The Urbanophile did excellent writing on this issue last year http://theurbanophile.blogspot.com/2007/05/market-street-ramp-project-in.html http://theurbanophile.blogspot.com/2007/05/market-street-ramp-project-in_02.html, but it is still definitely worth a read if you still aren't quite sure what we're about to get. The pieces go into greater detail about the design deficiencies and possible solutions, which appear to have not been taken into consideration. I e-mailed the project managers listed on the City's website last summer with my concern about the intersection design and never received a response.
On a somewhat related note, I see a parallel of sorts between the decision to create a dead zone for pedestrians at the interchange, and the decision of the Metropolitan Development Commission yesterday to approve a rezoning at the southwest corner of Washington and State (just about a half-mile to the east) for retail development without any requirement that a building(s) be constructed up close to the street. The MDC summarily dismissed the requests of its planning staff, a local neighborhood organization, and the umbrella organization representing all neighborhood groups on the Near Eastside who advocated strongly for some commitment to a site design that would be pedestrian-friendly and at least modestly sensitive to the context of its urban location.

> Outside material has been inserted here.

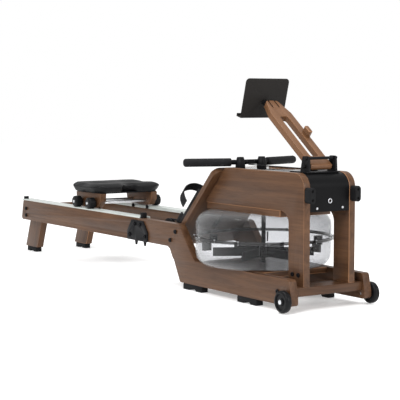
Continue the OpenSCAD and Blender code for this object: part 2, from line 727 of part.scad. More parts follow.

Of course, the most appropriate method for requiring good urban design would be through wholesale changes to the City-County's one-size-fits-all zoning ordinances which are designed to crank out auto-oriented, pedestrian-hostile, suburban-style development. While I'm not holding my breath just yet, I would strongly encourage citizens to contact their City-County Councilors and voice their opinions. I am hopeful that there are many inner-city residents out there who are tired of seeing what's left of the fabric of our urban neighborhoods being further deteriorated by improperly designed urban development, and who might come to realize that ours is not a city who's government will lead on such an issue, rather one who will only react to the problem if the perceive it to be a crisis.